Gulf Marine’s shares are 8.48% or 0.5p better at 6.4p.

9.45am: Pharos Energy (LSE:PHAR) boosted by Vietnam drilling update

Pharos Energy (LSE:PHAR) has flared up after positive news from its Vietnam project.

The oil and gas group said the first phase of the Te Giac Trang infill development drilling programme in the country had finished.

President and chief executive Ed Story said: “The TGT infill development drilling programme has safely completed ahead of schedule and well within budget. Three of the wells are already on production and the fourth well is presently being completed before being perforated and brought onto production. A further update on production performance will be given shortly once all four wells are on stream.

“We look forward to completing the firm infill programme when the final two wells are drilled in the second phase in third quarter next year. The TGT development programme represents a welcome and timely return to optimising production and value in Vietnam as we increase our exposure to attractive oil prices.”

Pharos is up 5.92% or 1.27p at 21.5p.

9.00am: Sabien soars after hydrogen deal with Proton Technologies

Sabien Technology Group PLC (AIM:SNT) has been energised by a hydrogen processing deal with Proton Technologies Canada.

The agreement involves Sabien, an energy reduction specialist, producing 20 tonnes of hydrogen per day, generated using Proton’s technology, to process UK oil fields on and offshore as well as oil output by plastic recycler City Oil Field.

There is a consideration of GBP100,000 in cash and 280,000 warrants to be issued with exercise price of 60p per ordinary share with an expiry date of 19 February 2023.

The deal also includes the option for Proton to install a 24 tonnes/day recycling plant on its site in Saskatchewan using the City Oil Field process licenced to Sabien to convert plastic waste to synthetic oil.

Chairman Richard Parris said: “Sabien is delivering on its strategy of building a portfolio of operations which, in combination, provide critical elements of the transition to a Green Economy.

“Following Sabien’s initial investment in Proton announced on 14 October 2021, the board is pleased to have secured a significant licence deal with Proton.

“Proton’s technology is likely to prove important in the development of hydrogen as a major sustainable energy source.

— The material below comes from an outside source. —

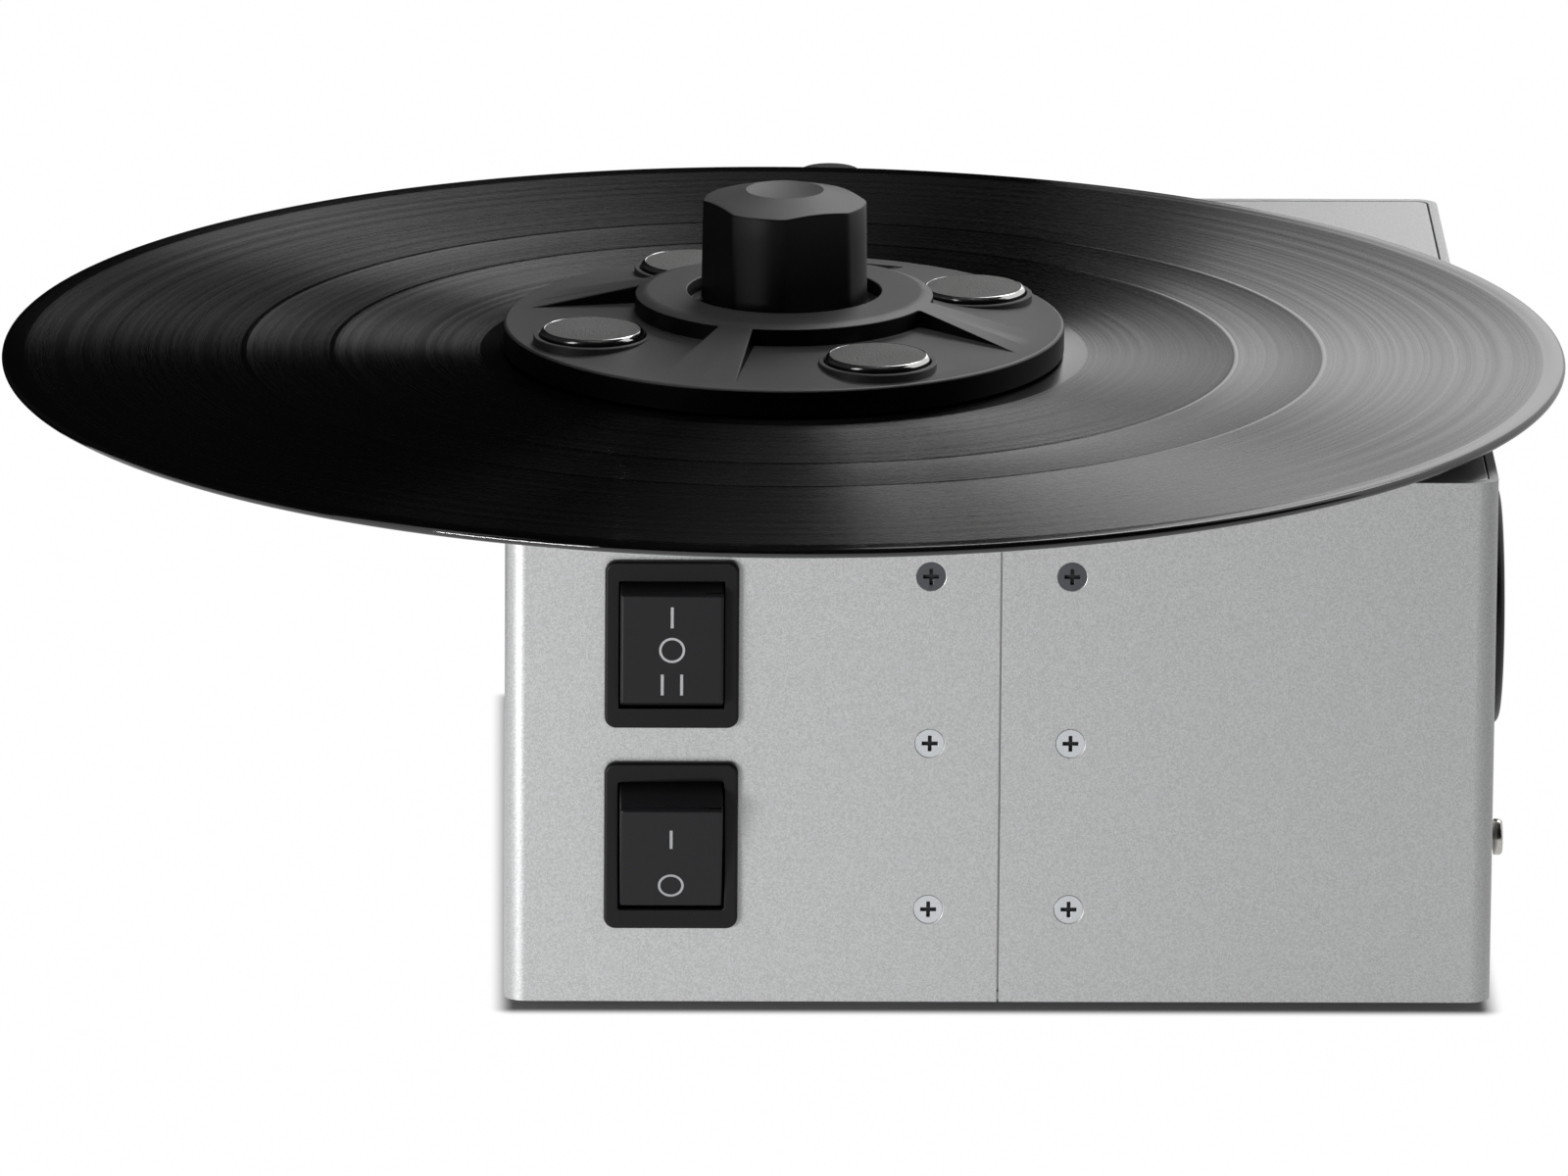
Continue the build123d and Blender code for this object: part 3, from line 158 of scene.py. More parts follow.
class Graph:
    """A material's or a world's node tree, with one method for any node."""

    def __init__(self, name: str, world: bool = False) -> None:
        """Start an empty material, or an empty world, with its output node."""
        self.owner = (bpy.data.worlds if world else bpy.data.materials).new(name)
        self.owner.use_nodes = True
        self.tree = self.owner.node_tree
        self.tree.nodes.clear()
        self.output = self.tree.nodes.new("ShaderNodeOutput" + ("World" if world else "Material"))

    def node(self, kind: str, settings: dict | None = None, values: dict | None = None,
             output: int | str = 0) -> Signal:
        """Add any node.

        Args:
            kind: The node's type.
            settings: Attributes that are set before its sockets.
            values: Numbers, colours or Signals for its input sockets, by name or index.
            output: Which output socket to hand back.

        Returns:
            The chosen output as a Signal.
        """
        made = self.tree.nodes.new(kind)
        for key, value in (settings or {}).items():
            setattr(made, key, value)
        for key, value in (values or {}).items():
            socket = made.inputs[key]
            if isinstance(value, Signal):
                self.tree.links.new(value.socket, socket)
            elif isinstance(value, tuple) and socket.type == "RGBA":
                socket.default_value = (*value[:3], 1.0)
            else:
                socket.default_value = value
        return Signal(self, made.outputs[output])

    def math(self, operation: str, *terms: Signal | float) -> Signal:
        """Add one Math node whose inputs are signals or numbers."""
        return self.node("ShaderNodeMath", {"operation": operation}, dict(enumerate(terms)))

    def place(self) -> Signal:
        """The point on the piece, in the frame."""
        return self.node("ShaderNodeTexCoord", output="Object")

    def noise(self, scale: float, detail: float = 2.0, vector: Signal | None = None,
              roughness: float = 0.5) -> Signal:
        """Add noise between 0 and 1.

        Args:
            scale: Cells per metre.
            detail: How many finer layers it has.
            vector: Where it is read, the piece's own points if None.
            roughness: How strong the finer layers are.

        Returns:
            The noise.
        """
        values = {"Vector": vector or self.place(), "Scale": scale, "Detail": detail,
                  "Roughness": roughness}
        return self.node("ShaderNodeTexNoise", None, values)

    def blend(self, amount: Signal | float, low: Colour | Signal, high: Colour | Signal) -> Signal:
        """Mix two colours."""
        settings = {"data_type": "RGBA", "blend_type": "MIX"}
        return self.node("ShaderNodeMix", settings, {0: amount, 6: low, 7: high}, output=2)

    def uneven(self, tone: Signal, colour: Colour, share: float) -> Signal:
        """Make a colour darker and lighter by a share."""
        return self.blend(tone, shaded(colour, 1 - share), shaded(colour, 1 + share))

    def vector(self, operation: str, *terms: Signal | tuple, output: int | str = 0) -> Signal:
        """Add one Vector Math node."""
        return self.node("ShaderNodeVectorMath", {"operation": operation}, dict(enumerate(terms)),
                         output)

    def bump(self, height: Signal, depth: float, strength: float = 1.0) -> Signal:
        """Bump whose full height is depth metres."""
        return self.node("ShaderNodeBump", None,
                         {"Height": height, "Distance": depth, "Strength": strength})

    def close(self, shader: Signal) -> Material | bpy.types.World:
        """Finish the material or world with a shader."""
        self.tree.links.new(shader.socket, self.output.inputs["Surface"])
        return self.owner

    def surface(self, **values: object) -> Material:
        """Finish the material with one Principled surface, its sockets given as keywords."""
        names = {key.replace("_", " ").title().replace("Ior", "IOR"): value
                 for key, value in values.items()}
        return self.close(self.node("ShaderNodeBsdfPrincipled", None, names))

    def glow(self, tone: Signal | Colour) -> Signal:
        """Light of its own, as bright as its tone."""
        return self.node("ShaderNodeEmission", None, {"Color": tone, "Strength": 1.0})

    def matt(self, tone: Signal | Colour) -> Signal:
        """A plain matt surface."""
        return self.node("ShaderNodeBsdfDiffuse", None, {"Color": tone})

    def seen(self, mirrored: Signal | float = 1.0) -> Signal:
        """1 to the camera, mirrored in reflections and through glass, 0 to every other ray."""
        camera = self.node("ShaderNodeLightPath", output="Is Camera Ray")
        glossy, clear = (Signal(self, camera.socket.node.outputs[ray])
                         for ray in ("Is Glossy Ray", "Is Transmission Ray"))
        return self.math("MAXIMUM", camera, self.math("MAXIMUM", glossy, clear) * mirrored)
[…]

Alongside other investments and partnerships with operators in areas such as HVAC efficiency, waste plastic recycling into fuel oil, and high-speed electric motors, I believe that Sabien is emerging as a champion for the Green Economy. We look forward to working with Proton and to building further on our successful portfolio approach.”

Sabien shares have soared 33.61% or 7.35p to 31.65p.

Elsewhere GYG PLC (AIM:GYG) has sailed up 9.47% or 4.5p to 52p.

The company has signed a EUR7mln contract to refit a 100-plus metre superyacht, with work scheduled to start at a Northern European shipyard in January 2022.

Chief executive Remy Millott said: “This project utilises a number of GYG’s turnkey solutions and this was a significant deciding factor when the shipyard was awarding the contract. We look forward to starting work in the new year while the team remains busy submitting tenders for a large number of refit and new build opportunities.”

Earlier this week GYG warned that its full year results would be lower than expected, following continued disruption caused by the administration of the Nobiskrug shipyard in Germany, where it is waiting for EUR2.8mln it is owed.